* [Extracted records]
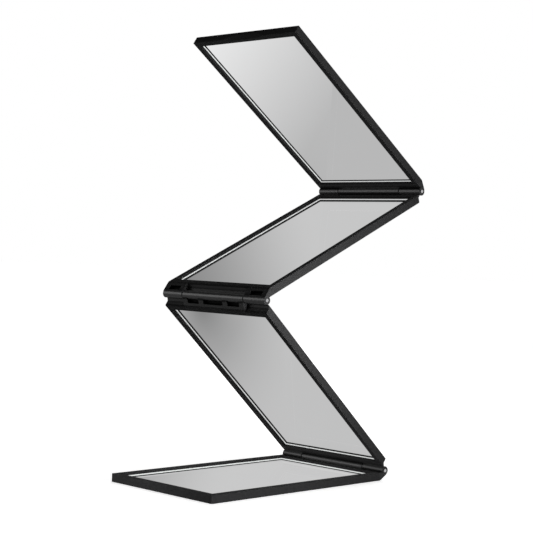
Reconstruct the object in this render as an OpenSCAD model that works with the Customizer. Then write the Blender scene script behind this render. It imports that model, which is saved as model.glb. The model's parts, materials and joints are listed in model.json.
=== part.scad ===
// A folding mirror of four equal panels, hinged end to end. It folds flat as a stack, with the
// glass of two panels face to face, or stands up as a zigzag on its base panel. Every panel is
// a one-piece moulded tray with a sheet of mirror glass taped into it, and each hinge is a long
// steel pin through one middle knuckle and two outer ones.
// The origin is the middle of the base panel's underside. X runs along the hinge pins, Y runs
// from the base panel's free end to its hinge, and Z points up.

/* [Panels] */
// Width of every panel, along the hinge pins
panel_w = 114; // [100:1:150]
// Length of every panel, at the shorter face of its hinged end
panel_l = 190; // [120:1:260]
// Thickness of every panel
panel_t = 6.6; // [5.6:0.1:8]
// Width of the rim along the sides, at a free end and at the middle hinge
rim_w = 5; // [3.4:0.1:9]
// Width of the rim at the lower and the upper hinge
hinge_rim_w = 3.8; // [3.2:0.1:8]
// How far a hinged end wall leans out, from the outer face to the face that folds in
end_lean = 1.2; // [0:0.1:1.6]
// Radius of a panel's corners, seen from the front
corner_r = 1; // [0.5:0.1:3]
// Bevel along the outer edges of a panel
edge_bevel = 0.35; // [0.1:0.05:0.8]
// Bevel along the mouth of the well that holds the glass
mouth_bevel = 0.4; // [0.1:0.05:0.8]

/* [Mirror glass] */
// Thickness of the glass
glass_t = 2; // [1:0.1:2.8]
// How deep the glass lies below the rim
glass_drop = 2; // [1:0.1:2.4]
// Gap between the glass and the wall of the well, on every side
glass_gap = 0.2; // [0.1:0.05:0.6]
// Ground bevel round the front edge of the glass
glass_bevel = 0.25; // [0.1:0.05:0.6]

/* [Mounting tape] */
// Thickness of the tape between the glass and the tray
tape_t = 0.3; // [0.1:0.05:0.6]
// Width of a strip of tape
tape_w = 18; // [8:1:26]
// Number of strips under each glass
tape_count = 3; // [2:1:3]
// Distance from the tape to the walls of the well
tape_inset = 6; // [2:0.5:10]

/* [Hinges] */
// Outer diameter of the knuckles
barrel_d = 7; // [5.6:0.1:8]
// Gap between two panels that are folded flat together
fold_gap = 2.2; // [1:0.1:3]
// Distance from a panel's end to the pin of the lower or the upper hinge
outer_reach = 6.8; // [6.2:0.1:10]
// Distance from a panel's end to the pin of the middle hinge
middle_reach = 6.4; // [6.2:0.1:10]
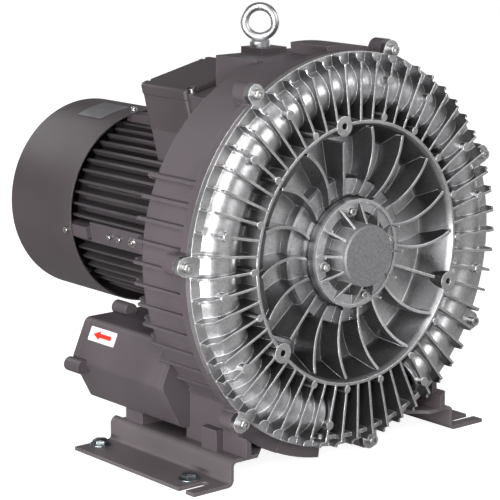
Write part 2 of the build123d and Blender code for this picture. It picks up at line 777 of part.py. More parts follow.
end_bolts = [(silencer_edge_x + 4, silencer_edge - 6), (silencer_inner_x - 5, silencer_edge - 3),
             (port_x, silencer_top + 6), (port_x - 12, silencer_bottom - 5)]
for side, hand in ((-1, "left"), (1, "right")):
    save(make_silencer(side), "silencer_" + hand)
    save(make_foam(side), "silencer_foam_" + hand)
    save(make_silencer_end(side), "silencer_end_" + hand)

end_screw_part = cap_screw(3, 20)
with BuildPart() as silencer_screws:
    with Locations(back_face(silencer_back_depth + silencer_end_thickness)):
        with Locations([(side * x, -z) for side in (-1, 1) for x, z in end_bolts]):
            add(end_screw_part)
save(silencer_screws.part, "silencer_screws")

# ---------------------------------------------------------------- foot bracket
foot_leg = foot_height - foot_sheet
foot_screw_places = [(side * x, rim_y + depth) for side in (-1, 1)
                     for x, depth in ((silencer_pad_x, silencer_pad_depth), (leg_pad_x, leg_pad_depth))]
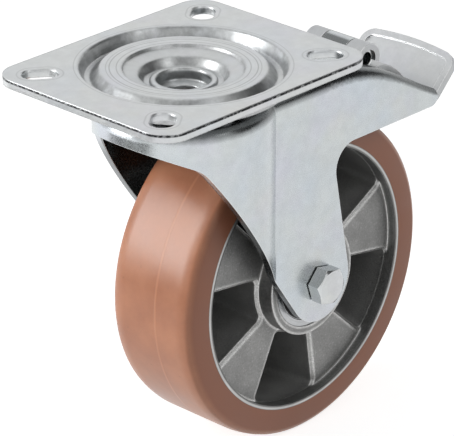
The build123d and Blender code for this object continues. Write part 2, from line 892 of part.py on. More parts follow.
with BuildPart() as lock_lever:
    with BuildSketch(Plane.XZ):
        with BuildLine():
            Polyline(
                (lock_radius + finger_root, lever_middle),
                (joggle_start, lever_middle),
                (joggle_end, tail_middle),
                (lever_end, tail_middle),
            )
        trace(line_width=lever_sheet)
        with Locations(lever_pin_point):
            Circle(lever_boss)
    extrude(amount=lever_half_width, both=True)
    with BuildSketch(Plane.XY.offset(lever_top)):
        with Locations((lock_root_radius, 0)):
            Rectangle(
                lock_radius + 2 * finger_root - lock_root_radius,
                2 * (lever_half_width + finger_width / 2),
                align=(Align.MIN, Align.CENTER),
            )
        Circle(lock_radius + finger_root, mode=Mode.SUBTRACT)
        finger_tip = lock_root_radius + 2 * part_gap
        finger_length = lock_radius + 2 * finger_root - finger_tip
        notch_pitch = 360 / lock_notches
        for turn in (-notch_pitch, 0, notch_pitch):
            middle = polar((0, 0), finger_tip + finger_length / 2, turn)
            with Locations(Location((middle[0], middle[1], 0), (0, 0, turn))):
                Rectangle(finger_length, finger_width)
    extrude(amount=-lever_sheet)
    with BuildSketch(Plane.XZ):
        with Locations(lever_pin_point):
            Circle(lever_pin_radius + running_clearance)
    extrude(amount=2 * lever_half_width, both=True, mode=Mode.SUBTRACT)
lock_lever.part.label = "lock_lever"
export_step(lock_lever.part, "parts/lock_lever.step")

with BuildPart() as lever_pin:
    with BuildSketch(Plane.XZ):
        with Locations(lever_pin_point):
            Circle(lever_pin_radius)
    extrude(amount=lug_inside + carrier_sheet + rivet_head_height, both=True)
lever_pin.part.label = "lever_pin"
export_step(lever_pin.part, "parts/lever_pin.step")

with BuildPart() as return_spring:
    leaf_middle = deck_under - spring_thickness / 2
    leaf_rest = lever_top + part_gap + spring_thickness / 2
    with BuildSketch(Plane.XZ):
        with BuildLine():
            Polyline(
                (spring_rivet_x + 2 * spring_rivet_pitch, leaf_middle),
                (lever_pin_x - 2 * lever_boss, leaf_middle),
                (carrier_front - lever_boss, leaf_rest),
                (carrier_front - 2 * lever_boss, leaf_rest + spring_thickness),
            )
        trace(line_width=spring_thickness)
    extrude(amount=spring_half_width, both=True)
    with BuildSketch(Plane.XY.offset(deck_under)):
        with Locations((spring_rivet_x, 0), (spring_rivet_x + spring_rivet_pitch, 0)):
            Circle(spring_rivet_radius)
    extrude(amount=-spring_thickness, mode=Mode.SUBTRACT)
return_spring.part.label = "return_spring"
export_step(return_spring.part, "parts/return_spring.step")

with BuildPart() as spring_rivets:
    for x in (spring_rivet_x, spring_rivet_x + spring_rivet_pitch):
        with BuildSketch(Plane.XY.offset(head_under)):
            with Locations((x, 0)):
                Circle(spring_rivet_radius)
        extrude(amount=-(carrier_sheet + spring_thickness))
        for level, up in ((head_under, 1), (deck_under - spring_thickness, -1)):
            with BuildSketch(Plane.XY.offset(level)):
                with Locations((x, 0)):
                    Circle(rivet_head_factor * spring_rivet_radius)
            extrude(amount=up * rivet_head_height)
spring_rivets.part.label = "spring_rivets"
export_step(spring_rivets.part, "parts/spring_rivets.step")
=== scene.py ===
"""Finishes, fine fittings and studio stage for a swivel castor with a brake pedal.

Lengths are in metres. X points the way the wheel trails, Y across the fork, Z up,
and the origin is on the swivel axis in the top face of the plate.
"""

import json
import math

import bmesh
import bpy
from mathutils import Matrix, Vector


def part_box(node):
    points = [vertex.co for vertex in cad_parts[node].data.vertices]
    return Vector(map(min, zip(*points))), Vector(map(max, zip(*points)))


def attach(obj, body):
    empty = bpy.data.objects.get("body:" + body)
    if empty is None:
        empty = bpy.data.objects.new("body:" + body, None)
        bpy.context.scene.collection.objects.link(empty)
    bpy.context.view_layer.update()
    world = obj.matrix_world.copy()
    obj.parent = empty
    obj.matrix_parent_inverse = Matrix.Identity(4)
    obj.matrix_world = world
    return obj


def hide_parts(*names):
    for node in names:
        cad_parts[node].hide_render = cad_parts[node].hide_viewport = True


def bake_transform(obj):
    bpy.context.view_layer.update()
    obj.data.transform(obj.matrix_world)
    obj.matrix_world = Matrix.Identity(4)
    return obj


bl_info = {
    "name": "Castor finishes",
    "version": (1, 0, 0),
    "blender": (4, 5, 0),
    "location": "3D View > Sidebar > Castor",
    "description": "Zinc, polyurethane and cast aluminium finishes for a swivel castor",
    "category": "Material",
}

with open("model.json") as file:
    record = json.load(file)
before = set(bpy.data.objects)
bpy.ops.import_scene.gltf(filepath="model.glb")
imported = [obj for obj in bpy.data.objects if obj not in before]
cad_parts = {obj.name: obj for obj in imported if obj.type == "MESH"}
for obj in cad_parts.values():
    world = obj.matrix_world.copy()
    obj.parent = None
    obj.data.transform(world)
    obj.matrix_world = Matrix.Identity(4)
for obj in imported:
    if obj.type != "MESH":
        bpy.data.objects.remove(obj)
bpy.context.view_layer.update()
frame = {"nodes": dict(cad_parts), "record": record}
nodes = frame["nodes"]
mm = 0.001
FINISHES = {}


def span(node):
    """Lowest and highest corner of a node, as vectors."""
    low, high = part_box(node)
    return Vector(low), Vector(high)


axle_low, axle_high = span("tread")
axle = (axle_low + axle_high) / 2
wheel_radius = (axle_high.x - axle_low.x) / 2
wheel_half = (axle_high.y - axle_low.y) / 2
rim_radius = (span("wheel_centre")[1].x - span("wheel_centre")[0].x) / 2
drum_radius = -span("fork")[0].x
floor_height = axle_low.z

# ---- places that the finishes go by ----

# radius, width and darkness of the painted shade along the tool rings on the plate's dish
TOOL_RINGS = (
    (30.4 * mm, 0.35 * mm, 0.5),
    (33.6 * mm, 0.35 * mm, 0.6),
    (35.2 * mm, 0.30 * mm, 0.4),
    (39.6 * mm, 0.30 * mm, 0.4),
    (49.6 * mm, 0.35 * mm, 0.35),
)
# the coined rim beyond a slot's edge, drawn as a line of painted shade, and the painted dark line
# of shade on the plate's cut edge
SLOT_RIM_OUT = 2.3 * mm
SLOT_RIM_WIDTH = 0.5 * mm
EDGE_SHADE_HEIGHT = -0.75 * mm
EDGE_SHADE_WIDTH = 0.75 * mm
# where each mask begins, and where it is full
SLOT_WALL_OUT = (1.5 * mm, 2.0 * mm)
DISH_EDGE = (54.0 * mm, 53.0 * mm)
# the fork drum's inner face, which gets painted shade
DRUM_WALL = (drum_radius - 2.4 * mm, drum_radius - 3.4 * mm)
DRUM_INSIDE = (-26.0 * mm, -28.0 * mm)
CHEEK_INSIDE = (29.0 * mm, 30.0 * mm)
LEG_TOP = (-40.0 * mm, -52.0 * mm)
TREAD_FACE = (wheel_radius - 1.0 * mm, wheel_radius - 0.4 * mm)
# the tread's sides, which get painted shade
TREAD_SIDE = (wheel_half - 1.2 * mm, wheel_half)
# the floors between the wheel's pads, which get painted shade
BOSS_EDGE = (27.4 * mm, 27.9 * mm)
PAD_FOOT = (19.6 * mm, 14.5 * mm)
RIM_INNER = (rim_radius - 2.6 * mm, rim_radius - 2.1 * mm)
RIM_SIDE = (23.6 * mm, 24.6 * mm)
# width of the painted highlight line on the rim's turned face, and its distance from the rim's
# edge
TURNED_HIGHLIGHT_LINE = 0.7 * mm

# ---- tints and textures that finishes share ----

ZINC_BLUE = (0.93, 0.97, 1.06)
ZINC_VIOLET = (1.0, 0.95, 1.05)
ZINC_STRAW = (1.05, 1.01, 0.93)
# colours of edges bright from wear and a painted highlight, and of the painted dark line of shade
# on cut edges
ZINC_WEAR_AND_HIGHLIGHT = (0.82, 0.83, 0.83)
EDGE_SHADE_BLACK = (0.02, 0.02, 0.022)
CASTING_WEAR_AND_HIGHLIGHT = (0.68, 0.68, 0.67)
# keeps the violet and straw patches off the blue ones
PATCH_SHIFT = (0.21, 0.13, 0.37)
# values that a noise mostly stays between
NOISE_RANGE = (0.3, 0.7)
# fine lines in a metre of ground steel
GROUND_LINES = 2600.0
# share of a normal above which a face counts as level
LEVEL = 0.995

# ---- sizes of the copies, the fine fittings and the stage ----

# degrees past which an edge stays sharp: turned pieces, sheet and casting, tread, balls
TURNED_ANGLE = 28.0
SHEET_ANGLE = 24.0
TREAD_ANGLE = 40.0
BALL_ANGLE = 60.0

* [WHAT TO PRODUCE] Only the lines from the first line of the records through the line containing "Z points up." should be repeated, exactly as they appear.

* [ANSWER IN FULL]
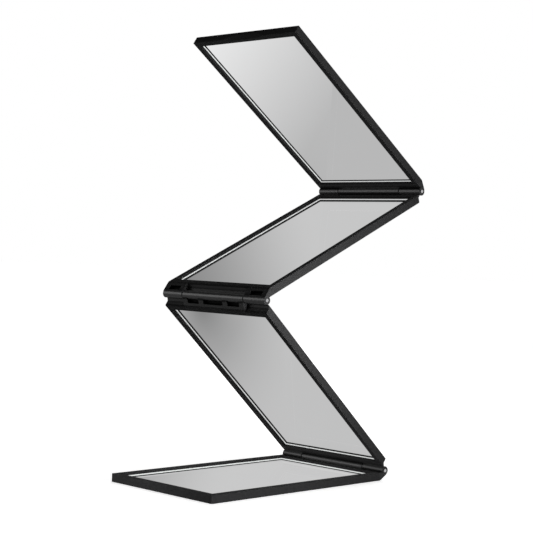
Reconstruct the object in this render as an OpenSCAD model that works with the Customizer. Then write the Blender scene script behind this render. It imports that model, which is saved as model.glb. The model's parts, materials and joints are listed in model.json.
=== part.scad ===
// A folding mirror of four equal panels, hinged end to end. It folds flat as a stack, with the
// glass of two panels face to face, or stands up as a zigzag on its base panel. Every panel is
// a one-piece moulded tray with a sheet of mirror glass taped into it, and each hinge is a long
// steel pin through one middle knuckle and two outer ones.
// The origin is the middle of the base panel's underside. X runs along the hinge pins, Y runs
// from the base panel's free end to its hinge, and Z points up.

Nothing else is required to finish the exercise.